APBN 2015 sudah disusun sebagai baseline pemerintahan baru.
Pertumbuhan ekonomi pada kisaran 5,5% hingga 6%, laju inflasi 4% plus minus 1%. Nilai tukar rupiah pada kisaran Rp 11.500 hingga Rp 12.000 per dolar AS, SPN 3 bulan pada 6,0 hingga 6,5%.
Untuk ICP (harga minyak), pada kisaran 95 dolar AS hingga 110 dolar AS per barel, dan
lifting minyak sekitar 900.000 hingga 920.000 barel per hari. Sementara untuk
lifting gas bumi mencapai 1.200.000 hingga 1.250.000 barel setara minyak per hari.
Bagi sementara pihak ini merupakan angka-angka yang pesimis.
Dalam situasi yang sama, pemerintah baru membutuhkan
quick win sesuai janji kampanye. Hal ini penting di tengah krisis legitimasi yang terus dikumandangkan kubu oposisi (kalah pemilu).
Mungkin di awal tahun butuh konversi program dari pemerintahan sebelumnya menjadi program pemerintahan baru. Seperti Jamkesda menjadi Kartu Jakarta Sehat. Dugaan saya pada BPJS yang akan segera menjadi Kartu Indonesia Sehat.
Pemutakhiran data penerima tentu mengandung konsekuensi pembiayaan. Sungguh, sekali lagi, butuh dukungan parlemen dengan solusi kebijakan subsidi tepat sasaran.
Di saat bersamaan, Pansus Pilpres akan berjalan, suka atau tidak hal ini akan membawa tekanan fiskal dan moneter.
Secara kinerja, kita juga bisa lihat kepiawaian presiden baru jika berkaca dari APBD DKI Jakarta, yakni dibawah 10% memasuki triwulan kedua.
Janji pembangunan infrastruktur seperti tol laut juga tidak bisa dilihat segera, persis seperti MRT di Jakarta, meski di Jakarta lebih beruntung sebagai program yang sudah diinisiasi lama dari gubernur sebelumnya.
Ini adalah stimulus yang belum dapat dirasakan langsung masyarakat kalangan bawah.
Untuk itu, tidak banyak pilihan bagi wajah-wajah di kabinet menghadap situasi ini:
Pertama, wajah baru yang dirasa mampu dan akan sungguh-sungguh membantu dengan adaptasi yang membutuhkan waktu.
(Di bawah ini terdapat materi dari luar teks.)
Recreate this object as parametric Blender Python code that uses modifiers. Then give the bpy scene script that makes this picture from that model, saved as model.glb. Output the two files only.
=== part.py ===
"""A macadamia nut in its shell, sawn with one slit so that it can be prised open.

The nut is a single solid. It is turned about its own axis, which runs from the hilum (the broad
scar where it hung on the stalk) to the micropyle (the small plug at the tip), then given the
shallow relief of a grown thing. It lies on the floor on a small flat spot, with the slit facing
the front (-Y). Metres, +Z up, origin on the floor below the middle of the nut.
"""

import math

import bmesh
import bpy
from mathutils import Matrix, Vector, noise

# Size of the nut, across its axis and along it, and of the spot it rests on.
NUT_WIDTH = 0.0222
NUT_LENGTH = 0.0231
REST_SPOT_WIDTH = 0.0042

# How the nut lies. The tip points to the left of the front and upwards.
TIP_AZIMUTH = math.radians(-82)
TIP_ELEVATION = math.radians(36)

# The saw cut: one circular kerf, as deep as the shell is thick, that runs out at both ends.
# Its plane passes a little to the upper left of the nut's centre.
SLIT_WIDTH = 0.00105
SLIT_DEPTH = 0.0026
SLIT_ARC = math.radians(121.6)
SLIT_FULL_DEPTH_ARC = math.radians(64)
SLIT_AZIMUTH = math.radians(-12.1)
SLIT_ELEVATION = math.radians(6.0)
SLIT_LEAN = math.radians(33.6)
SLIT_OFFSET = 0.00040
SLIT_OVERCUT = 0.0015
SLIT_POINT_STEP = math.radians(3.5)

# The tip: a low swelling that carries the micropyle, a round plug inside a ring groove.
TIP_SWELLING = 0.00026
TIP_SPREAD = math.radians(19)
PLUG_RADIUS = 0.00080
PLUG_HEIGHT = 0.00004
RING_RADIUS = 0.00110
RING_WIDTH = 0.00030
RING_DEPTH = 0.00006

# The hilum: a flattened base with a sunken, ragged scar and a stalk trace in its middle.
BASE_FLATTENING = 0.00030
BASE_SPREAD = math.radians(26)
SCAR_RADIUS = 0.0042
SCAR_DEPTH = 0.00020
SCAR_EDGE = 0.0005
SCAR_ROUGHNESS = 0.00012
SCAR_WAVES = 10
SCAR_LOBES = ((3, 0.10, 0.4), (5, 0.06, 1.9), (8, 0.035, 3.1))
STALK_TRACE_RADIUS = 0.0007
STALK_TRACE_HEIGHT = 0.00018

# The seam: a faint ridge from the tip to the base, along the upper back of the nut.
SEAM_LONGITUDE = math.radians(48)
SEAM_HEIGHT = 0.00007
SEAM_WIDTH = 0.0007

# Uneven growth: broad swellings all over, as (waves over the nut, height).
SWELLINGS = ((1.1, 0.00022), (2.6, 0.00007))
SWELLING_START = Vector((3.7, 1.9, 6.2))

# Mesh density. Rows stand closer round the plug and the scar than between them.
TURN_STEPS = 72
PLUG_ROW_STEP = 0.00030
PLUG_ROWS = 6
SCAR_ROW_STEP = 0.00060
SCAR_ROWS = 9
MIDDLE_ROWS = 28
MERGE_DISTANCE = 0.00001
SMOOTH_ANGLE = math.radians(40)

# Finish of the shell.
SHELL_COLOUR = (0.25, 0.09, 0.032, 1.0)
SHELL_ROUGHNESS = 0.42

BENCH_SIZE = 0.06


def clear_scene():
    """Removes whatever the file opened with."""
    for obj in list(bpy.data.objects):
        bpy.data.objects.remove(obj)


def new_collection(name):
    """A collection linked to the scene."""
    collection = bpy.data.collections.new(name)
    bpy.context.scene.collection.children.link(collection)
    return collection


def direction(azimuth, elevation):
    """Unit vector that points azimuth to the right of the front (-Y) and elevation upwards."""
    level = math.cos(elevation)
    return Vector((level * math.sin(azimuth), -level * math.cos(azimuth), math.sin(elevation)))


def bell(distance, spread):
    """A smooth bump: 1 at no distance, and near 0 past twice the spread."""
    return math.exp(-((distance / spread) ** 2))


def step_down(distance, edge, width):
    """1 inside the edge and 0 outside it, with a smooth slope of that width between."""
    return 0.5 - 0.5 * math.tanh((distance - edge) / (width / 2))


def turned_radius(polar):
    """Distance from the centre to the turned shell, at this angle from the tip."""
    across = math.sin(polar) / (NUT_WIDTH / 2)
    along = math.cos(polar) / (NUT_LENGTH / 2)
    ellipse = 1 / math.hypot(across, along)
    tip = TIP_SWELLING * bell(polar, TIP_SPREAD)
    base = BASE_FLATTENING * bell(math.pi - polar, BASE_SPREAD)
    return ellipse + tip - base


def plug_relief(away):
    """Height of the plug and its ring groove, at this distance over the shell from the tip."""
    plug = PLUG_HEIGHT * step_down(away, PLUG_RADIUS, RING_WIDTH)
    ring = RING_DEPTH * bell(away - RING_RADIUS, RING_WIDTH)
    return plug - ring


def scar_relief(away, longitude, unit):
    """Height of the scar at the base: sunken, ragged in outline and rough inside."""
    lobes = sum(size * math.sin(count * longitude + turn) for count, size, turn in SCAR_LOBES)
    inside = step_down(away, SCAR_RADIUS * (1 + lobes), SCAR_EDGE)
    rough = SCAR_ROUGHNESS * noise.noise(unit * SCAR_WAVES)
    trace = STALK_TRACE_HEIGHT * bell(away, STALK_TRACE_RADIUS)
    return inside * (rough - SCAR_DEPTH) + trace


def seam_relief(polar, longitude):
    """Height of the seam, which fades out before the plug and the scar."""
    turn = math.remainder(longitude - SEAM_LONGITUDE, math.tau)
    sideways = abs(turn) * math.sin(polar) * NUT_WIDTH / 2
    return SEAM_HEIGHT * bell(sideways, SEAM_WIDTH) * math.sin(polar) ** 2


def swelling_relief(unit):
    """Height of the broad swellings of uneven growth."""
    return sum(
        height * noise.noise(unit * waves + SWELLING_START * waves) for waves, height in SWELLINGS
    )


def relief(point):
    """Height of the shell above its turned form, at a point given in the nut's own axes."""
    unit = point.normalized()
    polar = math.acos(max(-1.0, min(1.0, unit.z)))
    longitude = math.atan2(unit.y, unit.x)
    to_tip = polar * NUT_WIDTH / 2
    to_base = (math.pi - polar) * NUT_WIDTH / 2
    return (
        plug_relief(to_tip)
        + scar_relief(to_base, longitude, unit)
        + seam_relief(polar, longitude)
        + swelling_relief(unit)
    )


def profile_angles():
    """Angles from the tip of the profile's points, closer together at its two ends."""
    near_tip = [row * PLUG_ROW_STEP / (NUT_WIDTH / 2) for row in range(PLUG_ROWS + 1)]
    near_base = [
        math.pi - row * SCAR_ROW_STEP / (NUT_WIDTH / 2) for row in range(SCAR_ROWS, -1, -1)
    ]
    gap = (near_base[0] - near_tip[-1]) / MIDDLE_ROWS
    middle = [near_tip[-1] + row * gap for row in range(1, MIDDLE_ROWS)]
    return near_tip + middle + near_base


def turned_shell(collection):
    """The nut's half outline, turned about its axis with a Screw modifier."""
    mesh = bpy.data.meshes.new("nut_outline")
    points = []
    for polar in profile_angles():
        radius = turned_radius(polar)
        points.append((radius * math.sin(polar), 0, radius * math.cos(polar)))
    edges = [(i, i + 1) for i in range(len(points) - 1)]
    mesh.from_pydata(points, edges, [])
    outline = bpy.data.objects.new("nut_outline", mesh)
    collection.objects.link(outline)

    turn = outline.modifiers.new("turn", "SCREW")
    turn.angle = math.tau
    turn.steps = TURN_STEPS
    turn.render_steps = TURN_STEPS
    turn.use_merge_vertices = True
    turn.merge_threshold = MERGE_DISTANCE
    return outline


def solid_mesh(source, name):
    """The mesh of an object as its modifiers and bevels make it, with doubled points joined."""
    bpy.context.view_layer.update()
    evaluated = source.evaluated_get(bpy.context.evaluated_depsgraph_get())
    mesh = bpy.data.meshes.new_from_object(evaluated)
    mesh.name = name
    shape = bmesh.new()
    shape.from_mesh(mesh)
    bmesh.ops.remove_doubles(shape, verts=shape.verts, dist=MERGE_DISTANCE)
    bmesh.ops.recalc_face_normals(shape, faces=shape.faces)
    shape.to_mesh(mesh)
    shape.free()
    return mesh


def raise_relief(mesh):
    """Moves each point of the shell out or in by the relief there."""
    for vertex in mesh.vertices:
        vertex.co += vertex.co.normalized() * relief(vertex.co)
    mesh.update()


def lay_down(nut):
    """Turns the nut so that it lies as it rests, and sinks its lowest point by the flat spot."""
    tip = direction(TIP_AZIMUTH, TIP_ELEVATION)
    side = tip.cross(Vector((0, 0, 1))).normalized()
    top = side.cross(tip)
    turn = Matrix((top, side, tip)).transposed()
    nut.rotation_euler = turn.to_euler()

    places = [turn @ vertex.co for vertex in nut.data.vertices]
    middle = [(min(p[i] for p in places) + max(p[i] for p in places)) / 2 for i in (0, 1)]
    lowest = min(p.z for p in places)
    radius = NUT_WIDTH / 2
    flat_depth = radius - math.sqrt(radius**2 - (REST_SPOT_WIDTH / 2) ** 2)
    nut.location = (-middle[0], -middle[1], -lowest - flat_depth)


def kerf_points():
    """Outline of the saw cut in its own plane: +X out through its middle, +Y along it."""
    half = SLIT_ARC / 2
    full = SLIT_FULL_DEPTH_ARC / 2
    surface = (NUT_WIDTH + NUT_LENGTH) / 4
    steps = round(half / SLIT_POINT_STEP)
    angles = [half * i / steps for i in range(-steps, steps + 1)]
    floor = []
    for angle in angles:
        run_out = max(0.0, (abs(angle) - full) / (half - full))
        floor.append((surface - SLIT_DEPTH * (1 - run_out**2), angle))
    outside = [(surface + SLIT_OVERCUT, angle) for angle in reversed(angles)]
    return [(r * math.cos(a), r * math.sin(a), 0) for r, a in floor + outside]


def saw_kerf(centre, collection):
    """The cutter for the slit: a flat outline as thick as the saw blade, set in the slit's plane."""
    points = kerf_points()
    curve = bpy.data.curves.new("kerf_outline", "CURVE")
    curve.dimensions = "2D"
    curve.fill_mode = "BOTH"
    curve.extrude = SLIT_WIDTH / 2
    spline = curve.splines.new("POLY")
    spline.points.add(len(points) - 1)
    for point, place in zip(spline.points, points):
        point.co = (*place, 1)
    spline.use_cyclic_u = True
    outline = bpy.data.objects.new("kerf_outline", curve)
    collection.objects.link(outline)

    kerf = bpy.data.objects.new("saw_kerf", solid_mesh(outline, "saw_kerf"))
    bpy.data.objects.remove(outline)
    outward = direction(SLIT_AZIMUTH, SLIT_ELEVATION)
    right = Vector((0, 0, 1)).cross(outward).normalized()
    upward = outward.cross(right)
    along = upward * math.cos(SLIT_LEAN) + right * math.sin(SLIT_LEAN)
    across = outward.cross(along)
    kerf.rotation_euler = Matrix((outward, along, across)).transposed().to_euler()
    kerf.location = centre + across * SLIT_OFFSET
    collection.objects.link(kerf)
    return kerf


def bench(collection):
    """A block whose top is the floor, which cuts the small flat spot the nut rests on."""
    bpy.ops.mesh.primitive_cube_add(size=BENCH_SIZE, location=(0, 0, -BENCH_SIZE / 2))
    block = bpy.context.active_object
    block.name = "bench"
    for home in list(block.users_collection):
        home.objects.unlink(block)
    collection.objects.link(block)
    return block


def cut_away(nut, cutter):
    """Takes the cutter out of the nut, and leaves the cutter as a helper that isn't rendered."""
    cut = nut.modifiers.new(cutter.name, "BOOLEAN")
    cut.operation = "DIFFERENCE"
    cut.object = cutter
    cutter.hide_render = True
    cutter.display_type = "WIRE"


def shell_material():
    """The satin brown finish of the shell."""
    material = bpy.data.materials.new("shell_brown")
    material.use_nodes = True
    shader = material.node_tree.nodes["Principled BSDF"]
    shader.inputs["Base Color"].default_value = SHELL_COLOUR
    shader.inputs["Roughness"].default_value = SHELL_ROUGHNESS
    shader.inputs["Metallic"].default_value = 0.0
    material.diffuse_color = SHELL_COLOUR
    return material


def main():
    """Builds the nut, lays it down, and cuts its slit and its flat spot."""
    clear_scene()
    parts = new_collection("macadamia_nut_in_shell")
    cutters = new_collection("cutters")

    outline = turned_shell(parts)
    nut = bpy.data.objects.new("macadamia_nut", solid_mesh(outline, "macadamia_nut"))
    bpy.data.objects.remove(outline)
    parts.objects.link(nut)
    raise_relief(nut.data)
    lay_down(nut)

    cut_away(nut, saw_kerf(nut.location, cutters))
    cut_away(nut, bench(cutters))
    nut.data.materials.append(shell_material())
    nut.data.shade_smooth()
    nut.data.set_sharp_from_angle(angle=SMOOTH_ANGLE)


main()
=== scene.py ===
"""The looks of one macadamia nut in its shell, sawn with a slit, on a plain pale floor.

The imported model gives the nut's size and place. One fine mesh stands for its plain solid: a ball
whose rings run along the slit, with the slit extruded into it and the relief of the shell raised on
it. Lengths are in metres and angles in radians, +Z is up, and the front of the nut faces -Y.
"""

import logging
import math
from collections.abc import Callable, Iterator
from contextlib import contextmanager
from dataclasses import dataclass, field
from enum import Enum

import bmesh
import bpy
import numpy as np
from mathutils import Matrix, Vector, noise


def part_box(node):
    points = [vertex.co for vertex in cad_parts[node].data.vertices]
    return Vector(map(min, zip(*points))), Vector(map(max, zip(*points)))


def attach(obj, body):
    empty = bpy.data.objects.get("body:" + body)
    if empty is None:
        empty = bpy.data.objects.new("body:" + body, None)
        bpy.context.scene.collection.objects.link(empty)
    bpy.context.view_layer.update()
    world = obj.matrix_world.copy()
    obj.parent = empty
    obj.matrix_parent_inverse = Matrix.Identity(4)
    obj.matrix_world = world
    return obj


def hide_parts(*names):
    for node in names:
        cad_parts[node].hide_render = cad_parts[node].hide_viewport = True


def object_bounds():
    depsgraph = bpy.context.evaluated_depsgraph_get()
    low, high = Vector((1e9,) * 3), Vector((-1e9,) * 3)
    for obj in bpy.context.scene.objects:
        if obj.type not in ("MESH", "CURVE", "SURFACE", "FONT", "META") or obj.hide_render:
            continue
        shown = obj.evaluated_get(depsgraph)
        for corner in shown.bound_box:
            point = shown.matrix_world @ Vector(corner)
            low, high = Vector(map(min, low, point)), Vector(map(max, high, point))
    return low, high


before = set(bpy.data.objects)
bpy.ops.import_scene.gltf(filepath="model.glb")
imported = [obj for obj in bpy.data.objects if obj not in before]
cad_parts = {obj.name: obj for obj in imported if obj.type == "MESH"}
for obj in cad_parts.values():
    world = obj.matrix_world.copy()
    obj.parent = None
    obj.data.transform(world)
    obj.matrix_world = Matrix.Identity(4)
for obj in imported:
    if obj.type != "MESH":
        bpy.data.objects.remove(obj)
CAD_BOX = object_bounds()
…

Kedua, wajah lama dengan prestasi yang begitu-begitu saja tapi dirasa bisa segera menyeberangkan APBN ke meja makan rakyat.
Namun demikian, untuk dua bulan ke depan rakyat masih di atas angin, selain mereka punya mekanisme sendiri untuk melakukan konsolidasi melalui Lebaran, proyeksi arus konsumsi barang jasa berjalan baik.
Seperti prediksi Bank Indonesia (BI), kebutuhan uang tunai pada Ramadan dan Lebaran tahun ini bakal naik 14,9% menjadi Rp 118,5 triliun.
Bagi pelaku ekonomi tentu bukan hal yang mudah untuk tahun tahun mendatang, utamanya gerakan buruh yang punya logikanya sendiri di luar logika parlemen. Isu
outsourcing dan UMP masih tetap menjadi isu konsolidasi.
Melihat ini semua, tidak ada pilihan lain bagi presiden baru kecuali fokus, kolaborasi dan eksekusi, alias bekerja.
Bertindak reaksioner hanya akan menjadi "ladang minyak" yang memberi subsidi pada modal politik oposisi.
Namun secara kualitatif,
baseline-nya juga dalam bentuk pertanyaan: bukankah 10 tahun terakhir ekonomi kita tumbuh dalam pergolakan politik yang tak pernah padam?
SBY tidak saja menghadapi penolakan di KPU dari Megawati dan JK di pemilu 2009, namun juga upaya pencabutan mandat di tengah perjalanan melalui mobilisasi politik.
Kita sudah memilih, mari bertanggung jawab.
Akhirnya, salam buat orang tua, keluarga dikampung halaman. Selamat mudik, dan hati hati di jalan, optimisme masih milik kita.